TUCSON -- Suddenly, Maggie Galston's opinion matters. She knows this because big-time presidential contenders have come to her low-slung, mountain-ringed city to woo people just like her. Also, her customers want to talk about how she is going to vote in the Democratic primary. A lot.
"I'm thrilled," said Galston, 33, sitting behind the counter at her bookstore recently. "It's water-cooler talk. I've been voting since I was 18, and nobody ever asked me who I was voting for in a primary before. It's a thrill to be a factor."
Arizona has not been a factor in the Democratic presidential nomination -- has not even had a state-run Democratic primary -- before. But this year, thanks to a compressed primary calendar and a Democratic governor, the state will be holding its Democratic primary on Feb. 3, along with South Carolina, Missouri, New Mexico, Oklahoma, North Dakota, and Delaware.
The Feb. 3 states offer winning candidates proof of national appeal, and a total of 269 delegates. So they are being courted with an energy hitherto reserved for early voting states Iowa and New Hampshire, or for delegate-rich behemoths like Michigan and California. And voters are more engaged in the primary race than political veterans can ever remember.
A win in Arizona, the first Western primary, with its 55 delegates and its large populations of Hispanic voters and veterans, could boost those hoping to get between Senator John F. Kerry of Massachusetts and the nomination.
"After you've been in the wasteland for so long, this is like coming upon an oasis," said Democratic political consultant Barry Dill. "It has helped party fund-raising, it has helped the typical Arizona Democrat's positive outlook toward the future, and it has brought a great deal of energy."
Party officials in Feb. 3 states are hoping their sudden importance to the process, and their voters' enthusiasm for the Democratic candidates, will stick at least until November.
"That's what's so great about this primary," said Dick Harpootlian, former Democratic Party chairman in South Carolina, which has belonged to Republicans for years.
"It is the first time in my lifetime that national Democrats are coming to our state. We've allowed the Republicans to pitch the independent vote in this state with no comeback," he said. Now you can't pick up a newspaper or turn on the TV or open the mailbox without one or all of our candidates telling you why they should be president. The Democrats will not be defined by Republicans, but by themselves."
Arizona's is one of Tuesday's more open contests. So the candidates have been cramming visits to Phoenix and Sierra Vista in among the stops in Fargo, N.D., and Greenville, S.C. The airwaves are increasingly crowded with advertising spots, most notably from retired General Wesley K. Clark, but some of the others are catching up. In a new spot, Kerry says in Spanish: "I'm John Kerry and I approved this message because I want to return hope to this country."
It is a quirky state politically, breeding politicians with mighty strong opinions. It was home to firebrand GOP conservative Barry M. Goldwater and to environmentalist Democrat Morris K. Udall, senators, presidential candidates, and unlikely friends.
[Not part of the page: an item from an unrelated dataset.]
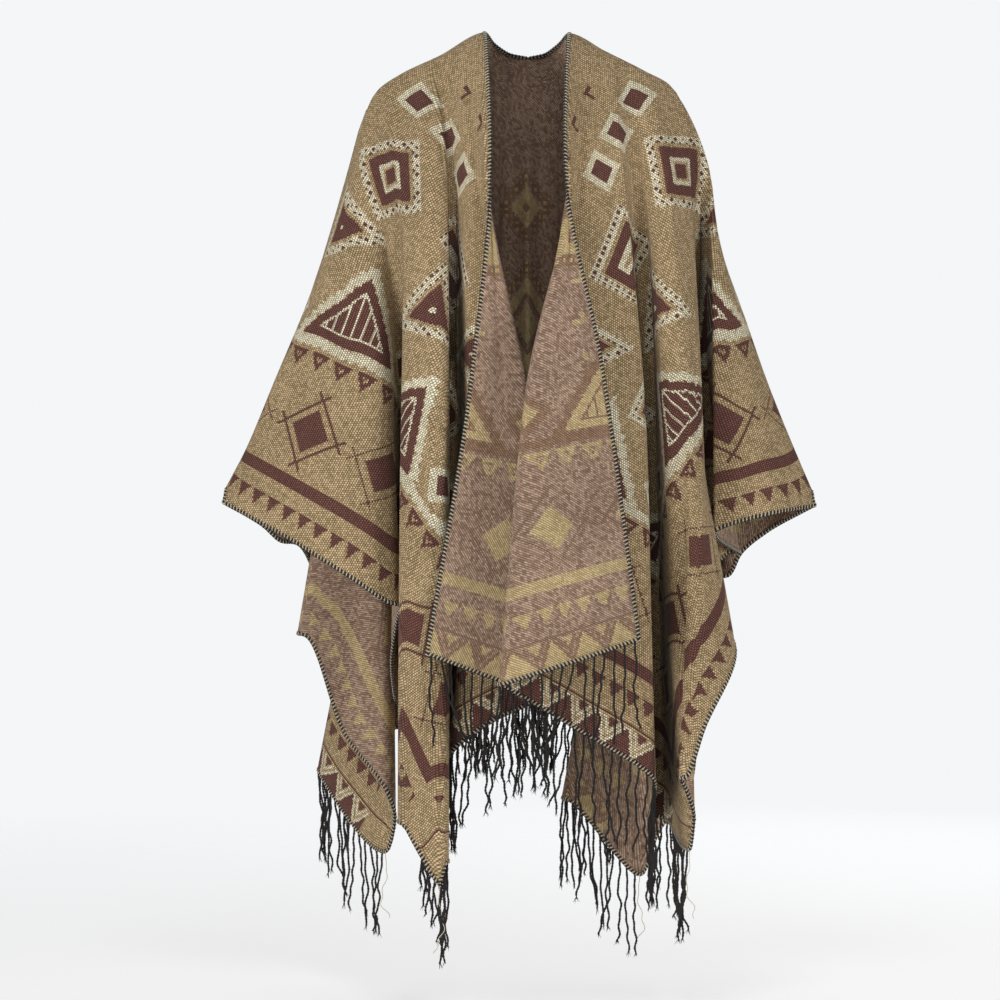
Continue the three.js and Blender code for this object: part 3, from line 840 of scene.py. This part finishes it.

And it is home to 2000 presidential candidate John S. McCain, the Republican senator whose outspokenness on campaign finance reform and other topics has riled colleagues.
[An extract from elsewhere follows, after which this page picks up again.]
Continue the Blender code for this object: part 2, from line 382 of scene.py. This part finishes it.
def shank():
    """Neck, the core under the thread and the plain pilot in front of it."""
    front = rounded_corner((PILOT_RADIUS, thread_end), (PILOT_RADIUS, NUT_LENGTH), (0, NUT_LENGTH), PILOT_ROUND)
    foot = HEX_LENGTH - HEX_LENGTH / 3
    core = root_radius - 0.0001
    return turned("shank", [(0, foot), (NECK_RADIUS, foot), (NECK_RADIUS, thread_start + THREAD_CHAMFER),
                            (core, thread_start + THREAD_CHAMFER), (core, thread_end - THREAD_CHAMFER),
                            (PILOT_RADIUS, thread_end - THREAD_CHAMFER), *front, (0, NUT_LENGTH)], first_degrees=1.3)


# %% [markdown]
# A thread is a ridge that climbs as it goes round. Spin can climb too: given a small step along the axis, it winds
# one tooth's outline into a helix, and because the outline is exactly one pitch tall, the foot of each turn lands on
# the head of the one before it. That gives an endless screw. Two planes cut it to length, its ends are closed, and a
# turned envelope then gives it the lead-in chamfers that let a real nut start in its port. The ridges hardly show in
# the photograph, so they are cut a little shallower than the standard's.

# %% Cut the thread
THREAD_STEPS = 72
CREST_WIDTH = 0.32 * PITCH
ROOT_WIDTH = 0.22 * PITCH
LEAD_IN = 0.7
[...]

In the 1980s, Governor Evan Meacham, a Republican, was impeached and driven from office for campaign finance irregularities. A decade later, Governor J. Fife Symington III, a Republican, resigned while under indictment for financial fraud. (Bill Clinton pardoned his old friend on his way out of the Oval Office in 2001.) But the state has changed enormously since Meacham's day, its population exploding by 40 percent since 1990 to 5.1 million, many of the new residents coming from the Midwest and California. Almost everybody here is from somewhere else: Only one third of Arizonans were born in the state, said pollster Earl De Berge. One in four residents is Hispanic.
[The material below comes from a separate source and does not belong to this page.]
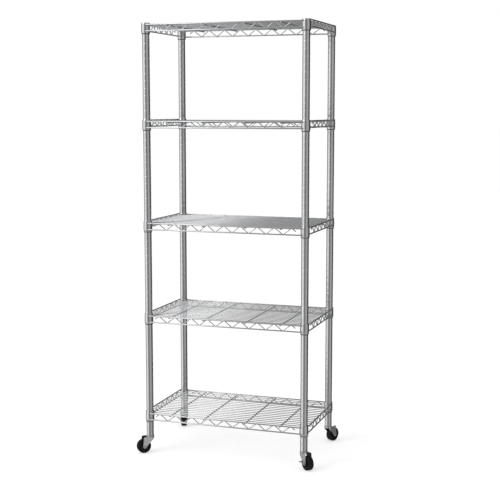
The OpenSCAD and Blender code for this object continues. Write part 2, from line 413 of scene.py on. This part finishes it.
def groove_outline(z):
    """One ring groove in a post's (radius, height) outline."""
    half, quarter = GROOVE_W / 2, GROOVE_W / 4
    floor = POST_R - GROOVE_DEPTH
    return [(POST_R, z - half), (floor, z - quarter), (floor, z + quarter), (POST_R, z + half)]


def post_tube(corner, part, grooves):
    """One length of post tube with its ring grooves."""
    node = f"post_{part}_{corner}"
    low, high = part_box(node)
    if part == "lower":
        wall = [(POST_R, low.z)]
    else:
        wall = [(POST_R - GROOVE_DEPTH, low.z), (POST_R, low.z + GROOVE_W / 2)]
    for z in grooves:
        if low.z + GROOVE_W < z < high.z - GROOVE_W:
            wall += groove_outline(z)
    if part == "upper":
        wall += [(POST_R, high.z)]
    else:
        wall += [(POST_R, high.z - GROOVE_W / 2), (POST_R - GROOVE_DEPTH, high.z)]
    outline = fillet([(r, z, 0) for r, z in wall], 0.5 * MM, steps=2)
    inner = POST_R - POST_WALL
    outline = [(p.x, p.y) for p in outline] + [(inner, high.z), (inner, low.z)]
    bm = bmesh.new()
    middle = (low + high) / 2
    lathe(bm, outline, Matrix.Translation((middle.x, middle.y, 0)), sides=40)
    piece(f"tube_{part}_{corner}", bm, RACK, "post_plating", [POST_METAL], node)


def post_caps():
    """Pressed caps: a plug in the tube, a rounded shoulder on its end and a shallow dish."""
    low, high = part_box("post_caps")
    plug_r = POST_R - POST_WALL - 0.1 * MM
    outline = [
        (0, low.z), (plug_r - 0.2 * MM, low.z), (plug_r, low.z + 1 * MM),
        (plug_r, high.z - 2.5 * MM), (POST_R, high.z - 2.5 * MM),
        (POST_R, high.z), (POST_R - 3.4 * MM, high.z),
        (POST_R - 4.4 * MM, high.z - 0.7 * MM), (0, high.z - 0.7 * MM),
    ]
    rounded = fillet([(r, z, 0) for r, z in outline], 0.9 * MM, steps=4)
    bm = bmesh.new()
    for corner in CORNERS:
        lathe(bm, [(p.x, p.y) for p in rounded], post_axis(corner), sides=40)
    piece("caps", bm, RACK, "cap_plating", [POST_METAL], "post_caps")


def post_axis(corner):
    """Moves something from the frame's origin onto a post's axis."""
    low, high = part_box(f"post_lower_{corner}")
    middle = (low + high) / 2
    return Matrix.Translation((middle.x, middle.y, 0))


# ---------- shelves ----------


def truss(bm, ends, down, inward, kind):
    """Two rim rods and the bent wire between them, welded at every bend."""
    start, end = ends
    along = (end - start).normalized()
    for shift in (Vector(), down):
        bar(bm, [start + shift, end + shift], RIM_R, sides=16)
    pitch, peaks = ZIGZAG_PITCH[kind], ZIGZAG_PEAKS[kind]
    plane = (start + end) / 2 + inward * (RIM_R + ZIGZAG_R - 0.3 * MM)
    bend_r = 3.5 * MM
    slope = math.atan2(down.length, pitch / 2)
    overshoot = down.normalized() * bend_r * (1 / math.cos(slope) - 1)
    path, bends = [], []
    for k in range(2 * peaks - 1):
        place = plane + along * (k - peaks + 1) * pitch / 2
        at_top = k % 2 == 0
        bends.append(place if at_top else place + down)
        path.append(place - overshoot if at_top else place + down + overshoot)
    # at each end half a leg turns back down from the last bend
    free_ends = []
    for tip, neighbour in ((path[0], path[1]), (path[-1], path[-2])):
        free_leg = tip - neighbour
        free_leg.z = -free_leg.z
        free_ends.append(tip + free_leg / 2)
    path = [free_ends[0], *path, free_ends[1]]
    bar(bm, fillet(path, bend_r, steps=5), ZIGZAG_R, sides=12)
    known = len(bm.faces)
    # a blob where each bend meets its rod: half its size along the rail, across it and up
    size = along * 2.7 + inward * 1.5 + Vector((0, 0, 2.3))
    for bend in bends:
        weld(bm, bend - inward * 1.9 * MM, [abs(c) * MM for c in size])
    paint_new_faces(bm, known, 1)


def rim_weld(bm, collar, rod_end, z):
    """Weld metal in the corner between a rod's end and its collar: three blobs in a row."""
    out = Vector((rod_end.x - collar.x, rod_end.y - collar.y, 0))
    along = Vector((math.copysign(1, out.x), 0, 0))
    across = Vector((0, math.copysign(1, out.y), 0))
    if abs(out.x) >= abs(out.y):
        along, across = across, along
    centre = Vector((collar.x, collar.y, z)) + (along * 7.2 + across * 13.7) * MM
    for step, size in ((-1.2, 2.9), (0.6, 3.05), (2.2, 2.7)):
        spot = centre + along * step * MM - across * 0.22 * step * MM
        radii = [abs(c) * MM for c in along * 1.7 + across * 1.5 + Vector((0, 0, size))]
        weld(bm, spot, radii, across=12)


def rail(i, side):
    """Front or back rail of a shelf."""
    node = f"rail_{side}_{i}"
    low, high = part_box(node)
    sign = -1 if side == "front" else 1
    y = (low.y + RIM_R) if side == "front" else (high.y - RIM_R)
    top = high.z - NUGGET_R
    drop = Vector((0, 0, low.z + NUGGET_R - top))
    bm = bmesh.new()
    truss(bm, (Vector((low.x, y, top)), Vector((high.x, y, top))), drop, Vector((0, -sign, 0)), "front")
    known = len(bm.faces)
    for corner in (f"{side}_left", f"{side}_right"):
        collar = post_axis(corner).to_translation()
        end_x = low.x if collar.x < 0 else high.x
        for z in (top, top + drop.z):
            rim_weld(bm, collar, Vector((end_x, y, z)), z)
    paint_new_faces(bm, known, 1)
    piece(f"truss_{side}_{i}", bm, RACK, "wire_plating", [WIRE_METAL, WELD_METAL], node)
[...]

Those shifts have pushed the electorate toward the center over the last decade. Registered independents have grown from 8 percent in 1990 to 23 percent today. Registered Republicans still outnumber Democrats, 41 percent to 35 percent.
In the 1996 presidential election, Clinton took Arizona, the first victory for a national Democrat since Harry S. Truman won the state in 1948. In 2000, Republican George W. Bush defeated Al Gore here. Then, in 2002, the Arizonans elected a Democratic governor, Janet Napolitano.
"It was a landmark election that shows Democrats can be competitive," said Dill, who was Napolitano's senior campaign strategist. "Now Arizona is considered by both sides to be a swing state."
Which is why President Bush and Vice President Dick Cheney have come calling lately, too.
Kerry has led the field in recent polls, but thousands of Arizonans, able to vote by mail since Jan. 19, sent ballots in before the New Hampshire primary catapulted him to the front of the field here. In Maricopa County, which includes Phoenix, 30,000 ballots were mailed out, and about 16,000 had been returned as of yesterday, according to the county elections department. The Arizona Republic newspaper endorsed Senator Joseph I. Lieberman of Connecticut on Thursday. In Tucson, from the funky stores and restaurants of Fourth Avenue to the El Rio Neighborhood Center on Speedway, voters were still weighing their options, and reveling in their new clout.
"Arizona is probably not as political as New York or Massachusetts. People may be a little more disengaged out here. But sure, people care about this election," said Nancy Pitt, 65, a children's book author who was eating dinner in a restaurant on Fourth Avenue last week and was deciding between Kerry and Senator John Edwards of North Carolina.
Others had decided to vote for former Vermont governor Howard Dean even though his fortunes seemed to be sliding. Bookstore owner Galston, whose bestsellers these days are books by leftist historian Howard Zinn "and every single Bush lying book," said she would stick with Dean as a matter of conscience.
"I like Dean most, because he's the angriest," said musician Jim Marshall, 61, sipping coffee at the Chocolate Iguana Cafe. "If anything, he's not angry enough. He is the most determined critic of the administration, and I like that."
And despite what the polls say, residents of this laid-back city, a Democratic stronghold, say they won't make their decisions based on how others have gone.
"I'm choosing a person, not just to beat Bush," said Irene Valadez, 65, a program director at the El Rio Health Center. She wants someone who can fix the nation's health care system, she said. Kerry, she said, is "too much like the political system."
Instead, she was looking at Dean, because he seemed more willing to shake things up. In any case, she was pleased to make a difference.
"It makes you more enthusiastic that we do have something to say," she said.
These are heady days, here and in the other newly important primary states.
"It's exciting to be a Democrat here now," said Paul Eckerstrom, party chairman in Pima County, which includes Tucson. "We're not beat up as much any more."